Yoon and his aides are looking to let companies take the main stage in driving innovation and economic growth, while the government takes the role of building infrastructure and providing financial support for newly growing sectors.

The project would include tax relief and loan support for firms and industries with innovative ideas and potential. He is also considering providing benefits like temporary corporate tax exemptions for overseas firms to relocate to Korea.

He believes the government can sufficiently prepare around 50 trillion won a year with careful restructuring of the budget. This will help his government run these supportive projects without raising any new taxes or placing financial burdens on local firms.

The focus on happiness for Koreans is also key in Yoon’s line of promises made for the real estate market, which he accused of being troubled from unreasonable policy moves undertaken by the Moon administration.
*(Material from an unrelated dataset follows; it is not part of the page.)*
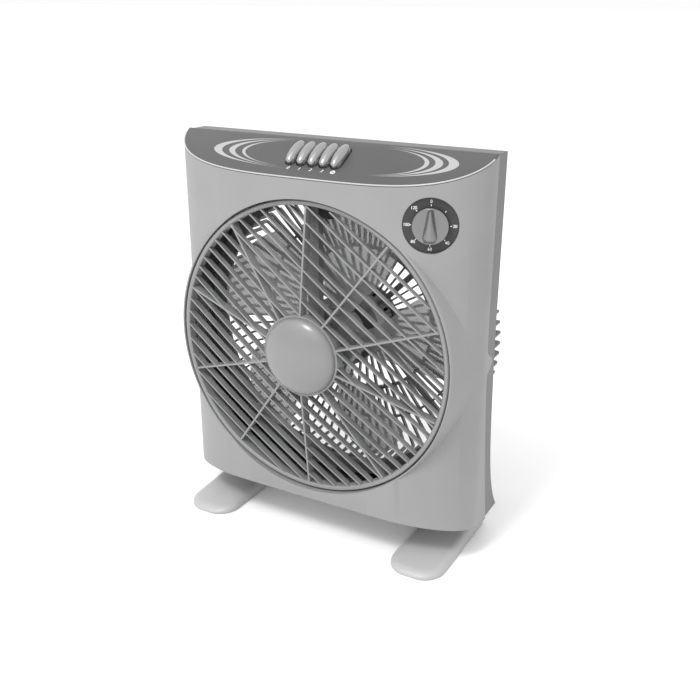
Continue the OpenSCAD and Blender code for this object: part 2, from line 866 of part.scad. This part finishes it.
module timer_nut() {
    color("lightsteelblue") at_axis() on_dial() translate([0, 0, 1.65]) difference() {
        cylinder(h = 0.9, r = 8.4);
        translate([0, 0, -1]) cylinder(h = 4, r = 5.05, $fn = 48);
    }
}

// --- Wiring ---

module capacitor() { color("whitesmoke") at_axis() translate([-92, 60, 204]) cube([36, 16, 16]); }

module capacitor_clip() {
    color("gray") at_axis() difference() {
        translate([-78, 58.3, 202.3]) cube([8, 19.4, top_z - rear_in - wall - 202.3]);
        translate([-79, 59.9, 203.9]) cube([10, 16.2, 16.2]);
    }
}

module terminal_block() {
    color("whitesmoke") at_axis() difference() {
        translate([58, 60, top_z - rear_in - wall - 12]) cube([42, 14, 12]);
        for (k = [0:3]) translate([63.5 + k * 10.3, 67, top_z - rear_in - wall - 13])
            cylinder(h = 8, r = 2, $fn = 24);
    }
}

module lead_gland() {
    color("dimgray") at_axis() translate([gland_at[0], 0, gland_at[1]])
        forward(wall_y(gland_at[1]) + gland_seat + 8) difference() {
            union() {
                cylinder(h = 26, r = 6, $fn = 48);
                translate([0, 0, 4]) cylinder(h = 3.95, r = 9, $fn = 48);
            }
            translate([0, 0, -1]) cylinder(h = 30, r = 3.6, $fn = 48);
        }
}

front_shell();
rear_shell();
control_panel();
rear_grille();
grille_wall();
foot_left();
foot_right();
foot_pads();
foot_screws();
shell_screws();
grille_screws();
louvre_arm();
arm_screws();
arm_grommet();
louvre_motor();
louvre_shaft();
louvre();
louvre_screw();
louvre_cap();
motor_rear_cap();
motor_front_cap();
stator_core();
winding_front();
winding_rear();
front_bush();
rear_bush();
motor_screws();
motor_shaft();
rotor_core();
fan_rotor();
rotor_nut();
drive_pin();
switch_bank();
switch_screws();
key_0();
key_1();
key_2();
key_3();
key_4();
key_stem_0();
key_stem_1();
key_stem_2();
key_stem_3();
key_stem_4();
timer_plate();
timer_knob();
timer_spindle();
timer_body();
timer_nut();
capacitor();
capacitor_clip();
terminal_block();
lead_gland();
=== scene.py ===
"""Box fan with a rotating louvre: finishes, printed marks, soft feet and knob, floor, light and camera."""

import json
import math

import bpy
from mathutils import Matrix, Vector


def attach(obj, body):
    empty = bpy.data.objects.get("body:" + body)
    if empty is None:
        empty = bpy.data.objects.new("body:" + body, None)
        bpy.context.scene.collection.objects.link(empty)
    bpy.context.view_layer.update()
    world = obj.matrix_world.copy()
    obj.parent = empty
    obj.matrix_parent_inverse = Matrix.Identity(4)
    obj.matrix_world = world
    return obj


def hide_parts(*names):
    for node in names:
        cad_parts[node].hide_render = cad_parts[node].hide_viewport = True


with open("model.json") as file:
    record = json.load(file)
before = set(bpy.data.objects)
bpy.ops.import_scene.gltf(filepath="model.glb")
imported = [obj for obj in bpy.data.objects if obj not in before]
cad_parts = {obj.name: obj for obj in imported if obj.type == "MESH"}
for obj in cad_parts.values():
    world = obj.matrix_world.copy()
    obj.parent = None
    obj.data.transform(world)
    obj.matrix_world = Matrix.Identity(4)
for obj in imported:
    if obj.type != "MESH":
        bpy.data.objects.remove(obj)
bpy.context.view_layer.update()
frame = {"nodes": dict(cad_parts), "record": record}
nodes = frame["nodes"]
slots = {s["node"]: s["material_slot"] for s in frame["record"]["subparts"]}

# ---------------------------------------------------------------- the part's own measures, mm
AXIS = Vector((0, -52.1225, 238))  # middle of the louvre rim
TOP = 227.0
SIDE = 190.5
SIDE_Y = 55.0
FACE_BOW = 61.0
BOW_POWER = 3.6
PANEL_BACK_Y = 52.6
PANEL_RUN = 1.8
PANEL_TILT = math.atan(1 / PANEL_RUN)
PANEL_MID_Y = 26.5
KEY_PITCH = 13.7
DIAL_POS = Vector((139, 10, 158.6))
DIAL_TURN = math.radians(20)
DIAL_THICK = 1.6


def bow(x):
    """Depth of the cabinet's face at x."""
    return SIDE_Y - FACE_BOW * math.sqrt(max(0.0, 1 - abs(x / SIDE) ** BOW_POWER))


def panel_z(y):
    """Height of the panel's surface at depth y."""
    return TOP - (PANEL_BACK_Y - y) / PANEL_RUN


def row(p):
    """A point measured from the fan axis, as metres in the row frame."""
    return (Vector(p) + AXIS) / 1000


def panel_matrix():
    """Local X is right, Y is up the slope and Z is out of the panel."""
    turn = Matrix.Rotation(PANEL_TILT, 4, "X")
    middle = row((0, PANEL_MID_Y, panel_z(PANEL_MID_Y)))
    return Matrix.Translation(middle) @ turn @ Matrix.Scale(0.001, 4)


def dial_matrix():
    """Local Z is out of the dial and Y is up."""
    turn = Matrix.Rotation(DIAL_TURN, 4, "Z") @ Matrix.Rotation(math.pi / 2, 4, "X")
    return Matrix.Translation(row(DIAL_POS)) @ turn @ Matrix.Scale(0.001, 4)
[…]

He is expected to get his hands on the issue within months after taking office.

Blaming the incumbent administration for overly suppressing the supply of new homes and driving up housing prices, Yoon vowed to supply 2.5 million new homes within his term, 1.3 million of which will be in the greater Seoul area.

He seeks to expand opportunities for homeowners to obtain loans in purchasing homes, while making moves to curb the speed of rise in housing prices. Multiple homeowners will be incentivized to sell their extra homes through tax relief measures for single homeowners.

Yoon also vowed to lower the tax rate for real estate transactions, prompting people to make real estate transactions without fear of being bombarded with taxes. He also promised to make this year’s housing prices to reach 2020 levels, emphasizing his vow to curb fast hikes in real estate prices.